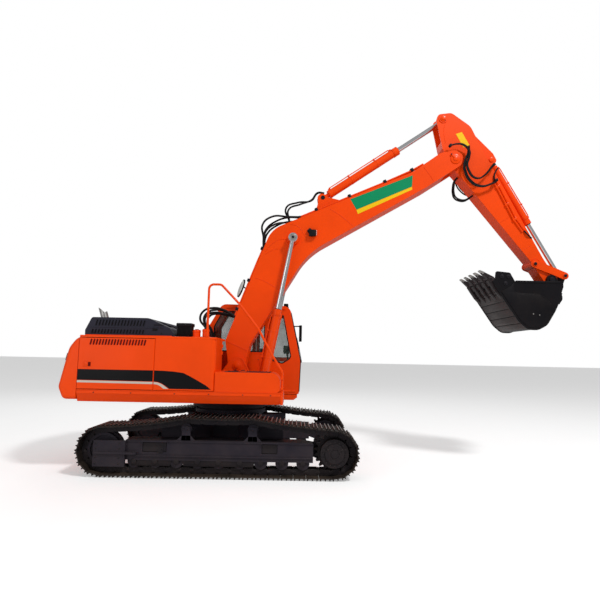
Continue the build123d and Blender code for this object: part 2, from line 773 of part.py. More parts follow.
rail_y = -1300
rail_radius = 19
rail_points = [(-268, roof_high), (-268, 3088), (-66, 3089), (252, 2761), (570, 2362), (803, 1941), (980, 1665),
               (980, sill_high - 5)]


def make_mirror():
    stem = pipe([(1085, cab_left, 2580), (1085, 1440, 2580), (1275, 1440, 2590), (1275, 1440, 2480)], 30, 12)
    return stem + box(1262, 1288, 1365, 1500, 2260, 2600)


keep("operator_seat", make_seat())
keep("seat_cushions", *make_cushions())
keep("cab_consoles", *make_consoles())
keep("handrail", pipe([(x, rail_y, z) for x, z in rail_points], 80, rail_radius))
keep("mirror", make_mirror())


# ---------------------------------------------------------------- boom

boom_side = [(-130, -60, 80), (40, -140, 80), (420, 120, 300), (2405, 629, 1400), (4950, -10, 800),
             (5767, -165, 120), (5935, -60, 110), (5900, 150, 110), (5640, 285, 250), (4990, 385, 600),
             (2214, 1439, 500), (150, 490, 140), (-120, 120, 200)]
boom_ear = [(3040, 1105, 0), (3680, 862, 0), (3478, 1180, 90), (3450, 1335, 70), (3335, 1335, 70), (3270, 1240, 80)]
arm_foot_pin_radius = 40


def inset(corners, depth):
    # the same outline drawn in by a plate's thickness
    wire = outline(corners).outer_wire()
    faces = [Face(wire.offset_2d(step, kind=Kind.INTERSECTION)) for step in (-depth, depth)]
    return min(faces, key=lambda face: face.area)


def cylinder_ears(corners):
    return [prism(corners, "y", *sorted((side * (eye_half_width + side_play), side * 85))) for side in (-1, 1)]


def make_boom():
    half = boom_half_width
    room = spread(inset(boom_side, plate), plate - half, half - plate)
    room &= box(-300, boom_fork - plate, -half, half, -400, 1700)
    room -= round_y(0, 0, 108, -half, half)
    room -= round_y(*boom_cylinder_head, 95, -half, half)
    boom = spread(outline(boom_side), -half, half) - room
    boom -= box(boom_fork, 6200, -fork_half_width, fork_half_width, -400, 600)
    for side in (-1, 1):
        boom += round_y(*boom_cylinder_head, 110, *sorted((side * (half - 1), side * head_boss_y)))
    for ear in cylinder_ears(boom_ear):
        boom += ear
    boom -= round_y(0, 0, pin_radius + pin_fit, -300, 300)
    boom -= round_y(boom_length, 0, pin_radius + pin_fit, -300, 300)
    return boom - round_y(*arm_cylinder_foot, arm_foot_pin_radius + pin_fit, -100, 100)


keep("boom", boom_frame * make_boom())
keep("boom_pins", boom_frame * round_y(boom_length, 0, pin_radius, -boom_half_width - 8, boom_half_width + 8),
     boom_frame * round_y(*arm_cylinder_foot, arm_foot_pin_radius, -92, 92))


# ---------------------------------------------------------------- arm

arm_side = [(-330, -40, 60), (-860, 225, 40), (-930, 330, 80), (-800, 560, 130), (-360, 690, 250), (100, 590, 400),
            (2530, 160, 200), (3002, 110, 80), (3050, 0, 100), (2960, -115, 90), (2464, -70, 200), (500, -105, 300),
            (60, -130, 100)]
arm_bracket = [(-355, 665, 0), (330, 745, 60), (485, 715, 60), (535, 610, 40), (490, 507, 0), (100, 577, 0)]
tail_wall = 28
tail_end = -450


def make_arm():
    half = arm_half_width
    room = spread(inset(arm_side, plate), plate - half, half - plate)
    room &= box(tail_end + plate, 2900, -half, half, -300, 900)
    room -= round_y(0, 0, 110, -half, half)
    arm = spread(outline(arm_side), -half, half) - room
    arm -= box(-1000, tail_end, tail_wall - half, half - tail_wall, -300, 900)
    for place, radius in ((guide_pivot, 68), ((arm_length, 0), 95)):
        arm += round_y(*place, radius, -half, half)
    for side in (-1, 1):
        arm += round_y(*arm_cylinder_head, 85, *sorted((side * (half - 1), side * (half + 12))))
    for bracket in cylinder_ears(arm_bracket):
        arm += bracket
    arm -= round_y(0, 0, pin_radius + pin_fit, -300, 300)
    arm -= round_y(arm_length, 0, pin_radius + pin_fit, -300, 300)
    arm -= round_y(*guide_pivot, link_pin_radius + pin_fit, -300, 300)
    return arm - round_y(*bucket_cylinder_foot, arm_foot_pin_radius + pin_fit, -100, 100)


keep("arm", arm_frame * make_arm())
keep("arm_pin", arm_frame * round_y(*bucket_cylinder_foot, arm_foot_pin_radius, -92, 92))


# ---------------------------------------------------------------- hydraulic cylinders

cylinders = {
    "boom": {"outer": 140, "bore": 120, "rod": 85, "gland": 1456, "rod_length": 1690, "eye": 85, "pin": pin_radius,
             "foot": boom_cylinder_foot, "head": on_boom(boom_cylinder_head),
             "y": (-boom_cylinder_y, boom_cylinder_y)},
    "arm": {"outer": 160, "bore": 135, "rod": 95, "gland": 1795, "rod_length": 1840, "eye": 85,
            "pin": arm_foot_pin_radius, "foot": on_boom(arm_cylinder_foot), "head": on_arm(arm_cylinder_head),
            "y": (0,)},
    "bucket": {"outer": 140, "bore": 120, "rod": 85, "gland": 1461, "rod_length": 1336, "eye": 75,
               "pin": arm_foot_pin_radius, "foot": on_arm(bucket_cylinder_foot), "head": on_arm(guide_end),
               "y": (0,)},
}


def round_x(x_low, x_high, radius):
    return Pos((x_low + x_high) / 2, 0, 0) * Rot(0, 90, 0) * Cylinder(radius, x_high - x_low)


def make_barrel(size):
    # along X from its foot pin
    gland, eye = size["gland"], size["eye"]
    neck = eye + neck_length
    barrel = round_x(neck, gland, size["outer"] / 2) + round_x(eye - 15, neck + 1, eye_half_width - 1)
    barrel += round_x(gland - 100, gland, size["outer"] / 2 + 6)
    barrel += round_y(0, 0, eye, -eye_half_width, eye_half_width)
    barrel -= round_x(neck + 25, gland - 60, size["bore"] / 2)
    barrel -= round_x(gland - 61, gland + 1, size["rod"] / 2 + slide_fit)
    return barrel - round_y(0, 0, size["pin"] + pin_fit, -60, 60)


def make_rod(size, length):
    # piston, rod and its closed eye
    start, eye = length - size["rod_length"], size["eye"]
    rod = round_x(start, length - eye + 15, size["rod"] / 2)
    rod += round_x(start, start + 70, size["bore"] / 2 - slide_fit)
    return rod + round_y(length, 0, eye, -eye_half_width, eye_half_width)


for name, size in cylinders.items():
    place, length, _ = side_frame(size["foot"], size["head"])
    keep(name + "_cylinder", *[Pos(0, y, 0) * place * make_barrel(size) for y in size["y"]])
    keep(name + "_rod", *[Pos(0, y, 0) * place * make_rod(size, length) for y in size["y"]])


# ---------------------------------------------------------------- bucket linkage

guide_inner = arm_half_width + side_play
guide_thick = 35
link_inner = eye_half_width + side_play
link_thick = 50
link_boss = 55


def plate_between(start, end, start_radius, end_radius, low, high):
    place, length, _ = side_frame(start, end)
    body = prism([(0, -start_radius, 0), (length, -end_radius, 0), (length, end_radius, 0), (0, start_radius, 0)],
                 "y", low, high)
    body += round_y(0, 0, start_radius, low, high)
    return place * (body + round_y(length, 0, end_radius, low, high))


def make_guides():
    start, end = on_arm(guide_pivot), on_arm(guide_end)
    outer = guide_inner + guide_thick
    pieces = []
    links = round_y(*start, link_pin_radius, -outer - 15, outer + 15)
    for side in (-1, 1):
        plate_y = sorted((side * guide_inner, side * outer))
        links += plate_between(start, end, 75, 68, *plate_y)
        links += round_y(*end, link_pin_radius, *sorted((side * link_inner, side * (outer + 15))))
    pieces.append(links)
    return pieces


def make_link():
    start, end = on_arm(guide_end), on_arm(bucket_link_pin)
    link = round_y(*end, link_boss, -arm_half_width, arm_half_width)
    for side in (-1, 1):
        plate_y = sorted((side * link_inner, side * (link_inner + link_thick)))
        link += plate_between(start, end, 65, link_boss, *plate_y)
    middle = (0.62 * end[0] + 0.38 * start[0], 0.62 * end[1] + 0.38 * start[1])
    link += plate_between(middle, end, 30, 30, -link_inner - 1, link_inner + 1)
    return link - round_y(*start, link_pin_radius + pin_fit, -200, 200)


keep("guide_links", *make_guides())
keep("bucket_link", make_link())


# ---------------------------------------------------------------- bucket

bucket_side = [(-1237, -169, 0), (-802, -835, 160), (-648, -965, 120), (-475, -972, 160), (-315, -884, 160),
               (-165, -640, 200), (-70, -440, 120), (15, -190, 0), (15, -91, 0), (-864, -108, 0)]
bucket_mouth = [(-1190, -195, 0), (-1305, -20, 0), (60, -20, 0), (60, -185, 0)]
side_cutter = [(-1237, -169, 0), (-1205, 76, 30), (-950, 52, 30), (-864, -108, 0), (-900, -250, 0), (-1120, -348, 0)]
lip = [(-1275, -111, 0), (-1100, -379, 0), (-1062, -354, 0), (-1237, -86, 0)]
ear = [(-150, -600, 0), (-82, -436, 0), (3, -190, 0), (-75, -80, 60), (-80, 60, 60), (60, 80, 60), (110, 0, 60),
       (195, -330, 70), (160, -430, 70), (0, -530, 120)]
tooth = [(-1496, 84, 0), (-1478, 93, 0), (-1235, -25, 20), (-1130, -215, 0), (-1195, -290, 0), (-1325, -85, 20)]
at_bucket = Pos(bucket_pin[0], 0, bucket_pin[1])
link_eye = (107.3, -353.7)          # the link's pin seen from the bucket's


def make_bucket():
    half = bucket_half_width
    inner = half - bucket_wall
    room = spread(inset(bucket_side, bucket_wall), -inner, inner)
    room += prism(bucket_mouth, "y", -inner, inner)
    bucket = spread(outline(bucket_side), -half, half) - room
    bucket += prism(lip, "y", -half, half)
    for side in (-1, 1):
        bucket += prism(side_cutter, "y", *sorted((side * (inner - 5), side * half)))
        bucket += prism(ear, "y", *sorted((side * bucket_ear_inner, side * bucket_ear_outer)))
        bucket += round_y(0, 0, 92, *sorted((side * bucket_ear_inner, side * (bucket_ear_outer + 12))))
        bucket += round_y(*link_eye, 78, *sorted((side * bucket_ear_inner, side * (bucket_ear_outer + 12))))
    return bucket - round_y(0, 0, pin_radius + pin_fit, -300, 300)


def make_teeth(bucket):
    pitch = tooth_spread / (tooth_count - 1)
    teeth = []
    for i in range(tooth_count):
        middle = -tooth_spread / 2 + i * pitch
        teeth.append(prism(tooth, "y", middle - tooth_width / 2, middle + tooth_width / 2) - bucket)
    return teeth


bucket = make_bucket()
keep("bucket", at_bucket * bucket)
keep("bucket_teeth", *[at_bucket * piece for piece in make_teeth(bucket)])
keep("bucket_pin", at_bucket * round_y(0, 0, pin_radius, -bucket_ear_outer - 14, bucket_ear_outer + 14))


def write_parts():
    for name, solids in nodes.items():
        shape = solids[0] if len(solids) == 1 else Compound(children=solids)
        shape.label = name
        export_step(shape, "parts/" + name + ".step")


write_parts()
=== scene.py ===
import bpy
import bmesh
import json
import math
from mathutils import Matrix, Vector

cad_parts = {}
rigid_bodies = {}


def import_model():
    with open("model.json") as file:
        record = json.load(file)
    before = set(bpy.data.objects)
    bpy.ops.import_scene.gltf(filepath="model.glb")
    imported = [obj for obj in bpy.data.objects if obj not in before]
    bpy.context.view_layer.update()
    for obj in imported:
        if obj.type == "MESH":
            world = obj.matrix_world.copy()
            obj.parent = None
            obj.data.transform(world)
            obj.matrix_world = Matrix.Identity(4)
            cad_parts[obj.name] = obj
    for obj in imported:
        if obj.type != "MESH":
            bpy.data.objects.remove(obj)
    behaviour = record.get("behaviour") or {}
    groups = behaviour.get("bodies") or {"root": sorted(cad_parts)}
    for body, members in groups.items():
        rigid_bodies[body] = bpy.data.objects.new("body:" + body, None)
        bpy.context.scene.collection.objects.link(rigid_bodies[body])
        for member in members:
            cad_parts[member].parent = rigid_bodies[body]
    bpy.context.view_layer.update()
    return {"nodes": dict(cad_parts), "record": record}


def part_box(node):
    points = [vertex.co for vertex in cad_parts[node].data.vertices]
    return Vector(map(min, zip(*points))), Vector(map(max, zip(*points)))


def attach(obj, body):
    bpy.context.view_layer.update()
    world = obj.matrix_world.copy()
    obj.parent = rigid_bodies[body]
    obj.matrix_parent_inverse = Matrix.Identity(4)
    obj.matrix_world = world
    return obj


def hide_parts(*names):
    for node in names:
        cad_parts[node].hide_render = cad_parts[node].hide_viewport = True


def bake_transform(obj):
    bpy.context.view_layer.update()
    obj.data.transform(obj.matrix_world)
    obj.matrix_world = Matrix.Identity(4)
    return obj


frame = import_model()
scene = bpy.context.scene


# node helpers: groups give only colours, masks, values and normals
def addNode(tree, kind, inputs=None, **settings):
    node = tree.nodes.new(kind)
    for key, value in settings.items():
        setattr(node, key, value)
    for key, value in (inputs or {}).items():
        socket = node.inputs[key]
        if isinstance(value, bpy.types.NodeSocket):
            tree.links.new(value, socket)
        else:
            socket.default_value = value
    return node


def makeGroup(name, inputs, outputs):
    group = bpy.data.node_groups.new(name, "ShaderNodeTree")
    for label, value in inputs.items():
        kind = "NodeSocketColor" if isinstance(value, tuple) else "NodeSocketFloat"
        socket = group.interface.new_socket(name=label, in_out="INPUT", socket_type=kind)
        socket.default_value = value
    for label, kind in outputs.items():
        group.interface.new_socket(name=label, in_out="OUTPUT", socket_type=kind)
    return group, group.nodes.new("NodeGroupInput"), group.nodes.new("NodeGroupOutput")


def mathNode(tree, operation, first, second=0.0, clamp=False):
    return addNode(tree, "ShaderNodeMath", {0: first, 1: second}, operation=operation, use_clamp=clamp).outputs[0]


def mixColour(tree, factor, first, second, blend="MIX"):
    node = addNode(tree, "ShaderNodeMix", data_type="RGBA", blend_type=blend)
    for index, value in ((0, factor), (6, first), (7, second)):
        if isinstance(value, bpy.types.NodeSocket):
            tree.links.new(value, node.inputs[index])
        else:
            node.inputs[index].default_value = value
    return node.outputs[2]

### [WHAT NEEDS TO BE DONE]
Print the lines from the line containing "bucket = make_bucket()" to the line containing "imported = [obj", both ends included, exactly and with nothing added.

### [REPLY TO THE EXERCISE]
bucket = make_bucket()
keep("bucket", at_bucket * bucket)
keep("bucket_teeth", *[at_bucket * piece for piece in make_teeth(bucket)])
keep("bucket_pin", at_bucket * round_y(0, 0, pin_radius, -bucket_ear_outer - 14, bucket_ear_outer + 14))


def write_parts():
    for name, solids in nodes.items():
        shape = solids[0] if len(solids) == 1 else Compound(children=solids)
        shape.label = name
        export_step(shape, "parts/" + name + ".step")


write_parts()
=== scene.py ===
import bpy
import bmesh
import json
import math
from mathutils import Matrix, Vector

cad_parts = {}
rigid_bodies = {}


def import_model():
    with open("model.json") as file:
        record = json.load(file)
    before = set(bpy.data.objects)
    bpy.ops.import_scene.gltf(filepath="model.glb")
    imported = [obj for obj in bpy.data.objects if obj not in before]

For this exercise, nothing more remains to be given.